The traditional calculus would call this a bubble. The company with no profits dictating terms to the most valuable companies on earth. But that misreads what’s happening. OpenAI isn’t betting they’ll be profitable next quarter. They’re betting that guaranteed access to compute becomes the most valuable asset in technology. They’re securing supply before the shortage arrives.

This is what commodity markets look like when everyone realizes the same thing at once. In 2021, car manufacturers couldn’t build vehicles because they didn’t own chip fabrication. They got outbid by companies that did. Now imagine that dynamic, but with compute instead of semiconductors, and the stakes aren’t empty dealer lots. It’s whether your AI works at all.

The shift isn’t subtle. Strategy used to be about inventing a better model. Now it’s about financing a continent of capacity and keeping it fed. Risk used to be “does it work?” Now it’s “does it arrive on time?” Whoever aggregates demand across utilities starts to look less like a tenant and more like a grid operator.

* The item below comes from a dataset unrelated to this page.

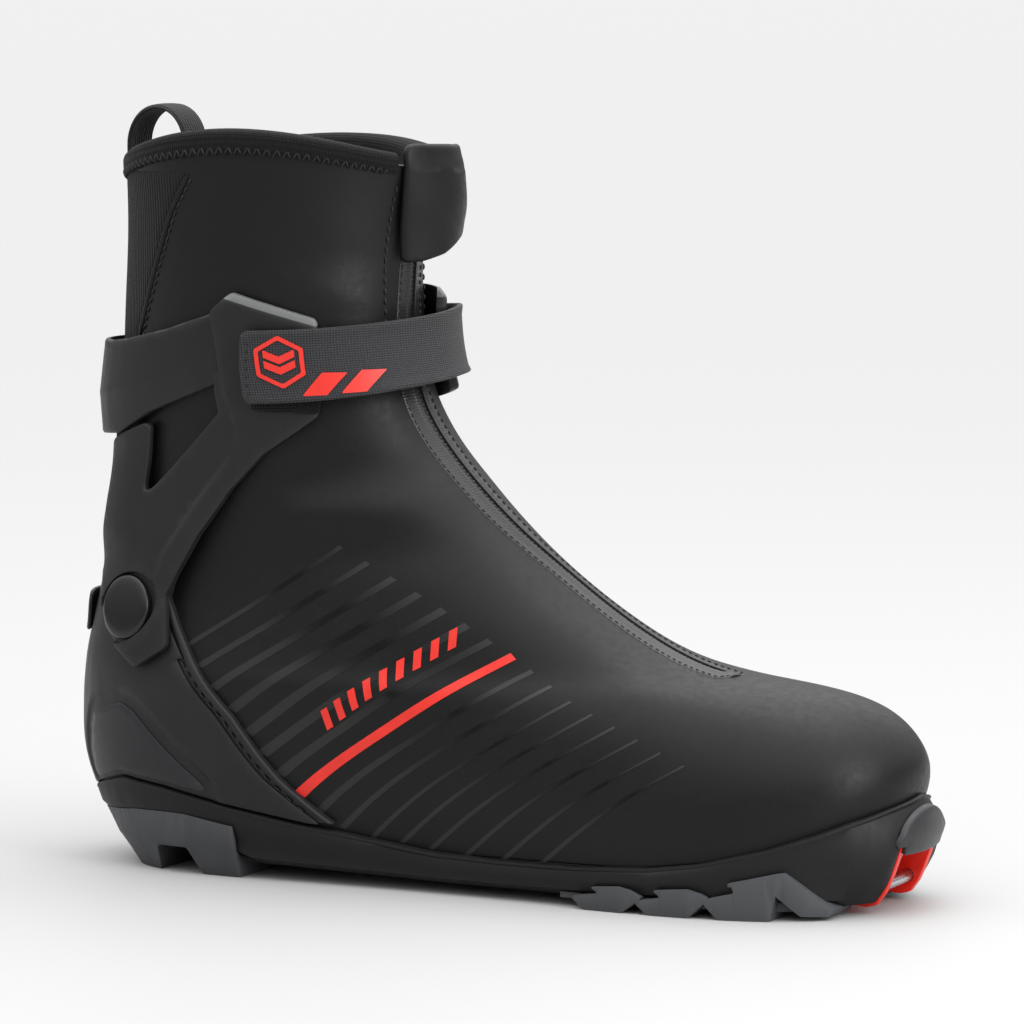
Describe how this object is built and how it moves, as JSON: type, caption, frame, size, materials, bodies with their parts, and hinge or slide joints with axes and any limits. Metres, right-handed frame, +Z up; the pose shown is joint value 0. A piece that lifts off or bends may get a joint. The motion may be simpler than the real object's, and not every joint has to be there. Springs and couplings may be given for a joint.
{
  "type": "cross country ski boot",
  "caption": "Cross country skate boot with a stiff sole, a toe bar in a red insert, a zipped upper over an inner boot, and a hinged ankle cuff with a strap.",
  "frame": {"origin": "bottom centre of the boot's bounding box, on the ground under the lugs", "axes": "+X from the heel to the toe, +Y to the medial side of a right foot, +Z up"},
  "size_m": [0.2938, 0.096, 0.2471],
  "materials": {
    "coated_fabric": "black coated fabric, satin, with printed dark grey stripes",
    "knit": "black ribbed knit, matte",
    "lining": "black brushed lining, matte",
    "shell_plastic": "black moulded plastic, fine grain",
    "gloss_plastic": "black smooth plastic",
    "sole_rubber": "black rubber, satin",
    "tread": "dark grey rubber, matte",
    "red_plastic": "bright red moulded plastic",
    "steel": "ground steel",
    "webbing": "dark grey woven webbing",
    "board": "pressed fibre board",
    "composite": "fibre reinforced plastic",
    "lace": "round woven cord"
  },
  "bodies": {
    "shell": {"outsole": "sole_rubber", "heel_tread": "tread", "forefoot_tread_lateral": "tread", "forefoot_tread_medial": "tread", "toe_guard": "tread", "binding_insert": "red_plastic", "toe_bar": "steel", "sole_plate": "composite", "lasting_board": "board", "insole": "lining", "upper_vamp": "coated_fabric", "flex_zone": "knit", "zipper_instep": "webbing", "zipper_bend": "webbing", "inner_boot_foot": "lining", "toe_puff": "composite", "eyestay_lateral": "webbing", "eyestay_medial": "webbing", "speed_lace": "lace", "lace_lock": "gloss_plastic", "heel_counter": "shell_plastic", "counter_trim_lateral": "shell_plastic", "counter_trim_medial": "shell_plastic", "counter_inlay_lateral": "gloss_plastic", "counter_inlay_medial": "gloss_plastic", "heel_tab": "shell_plastic", "rivet_pin_lateral": "steel", "rivet_pin_medial": "steel"},
    "cuff": {"upper_shaft_lateral": "coated_fabric", "upper_shaft_medial": "coated_fabric", "achilles_panel": "knit", "collar_binding": "knit", "pull_loop": "webbing", "inner_boot_shaft": "lining", "zipper_tape_lateral": "webbing", "zipper_tape_medial": "webbing", "zipper_chain": "shell_plastic", "cuff_wing_lateral": "shell_plastic", "cuff_wing_medial": "shell_plastic", "cuff_band": "shell_plastic", "rivet_cap_lateral": "gloss_plastic", "rivet_cap_medial": "gloss_plastic", "strap_hook_pad": "webbing"},
    "strap": {"ankle_strap": "webbing", "strap_anchor_rivet": "gloss_plastic"},
    "flap": {"collar_flap": "coated_fabric"},
    "slider": {"zipper_slider": "gloss_plastic"},
    "pull": {"zipper_pull": "gloss_plastic"}
  },
  "joints": [
    {"name": "cuff_flex", "type": "hinge", "parent": "shell", "child": "cuff", "pos_m": [-0.11445, 0, 0.0857], "axis": [0, 1, 0], "range_deg": [-4, 14], "stiffness_Nm_per_rad": 5, "deforming": ["flex_zone", "zipper_bend"]},
    {"name": "strap_open", "type": "hinge", "parent": "cuff", "child": "strap", "pos_m": [-0.06645, 0.0425, 0.1662], "axis": [0, 0, 1], "range_deg": [0, 80]},
    {"name": "collar_flap_open", "type": "hinge", "parent": "cuff", "child": "flap", "pos_m": [-0.04255, 0.0337, 0.2176], "axis": [0.217, 0, 0.9762], "range_deg": [0, 90]},
    {"name": "zip_run", "type": "hinge", "parent": "cuff", "child": "slider", "pos_m": [0.0779, 0, 0.1892], "axis": [0, -1, 0], "range_deg": [0, 22]},
    {"name": "zip_pull", "type": "hinge", "parent": "slider", "child": "pull", "pos_m": [-0.0235, 0, 0.2105], "axis": [0, -1, 0], "range_deg": [0, 8]}
  ]
}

Consider what that means for the next decade. The breakthrough that matters won’t necessarily be the cleverest algorithm. It will be who locked in supply at 2025 prices before the 2027 shortage. Who secured diversity so a single vendor’s outage doesn’t crater their service. Who convinced a sovereign wealth fund that compute infrastructure is as strategic as oil reserves.

In commodities, advantage compounds quietly. The steel mill that signed iron ore contracts before prices spiked doesn’t celebrate publicly. They just keep running while competitors idle. In AI, we’re approaching the same dynamic. The winners will be the ones who treated compute like the scarce resource it’s becoming, not like the abundant cloud capacity it used to be.

All this infrastructure raises a different question: what happens to the people? Recent analyses from the St. Louis Fed paint a more complex picture than the standard narrative. Occupations with higher AI exposure have experienced larger unemployment rate increases between 2022 and 2025. Computer and mathematical occupations, among the most AI-exposed at around 80%, saw some of the steepest unemployment rises. Meanwhile, blue-collar jobs and personal service roles, which have limited AI applicability, experienced relatively smaller increases.

But the infrastructure being built suggests different stakes than current conditions reveal. Some economists warn that if systems approach human-like general intelligence within years, wages and work could be jolted in ways our social safety nets weren’t designed to handle. The gap between today’s emerging patterns and tomorrow’s possible disruption is the same gap that existed between early subprime mortgage exposure and full-blown crisis. Not everyone sees the bridge until it’s crossed.

The path forward depends less on what AI can do than on whether we invest in reskilling at the same rate we pour concrete for data centers. Either way, the bottleneck won’t be ideas. It will be throughput.

The premium shifts from model architecture to infrastructure literacy. For engineers, understanding how to optimize for constrained compute becomes more valuable than squeezing another point of accuracy. For companies, strategic advantage flows to those who secure capacity now, even at uncomfortable cost. Waiting for prices to drop assumes supply will meet demand. History suggests otherwise.

The boring bets may matter most. Not the sexiest model, but the companies with the longest runway of guaranteed compute. Not the flashiest demo, but the partnerships that ensure it keeps running under load. And for nations, compute dependency becomes a geopolitical wedge. Countries that built domestic chip fabs after recent shortages are now asking the same questions about AI infrastructure. The grid matters more than the code running on it.

We spent a decade believing software eats the world because it scaled like thought. Marginal costs near zero. Distribution instant. Barriers low. The next decade looks different. AI scales like energy: constrained by physical infrastructure, governed by supply contracts, and bottlenecked by whoever controls the flow.

In that world, brilliance still matters. But the decisive move isn’t elegant. It’s securing the breaker box before the lights go out.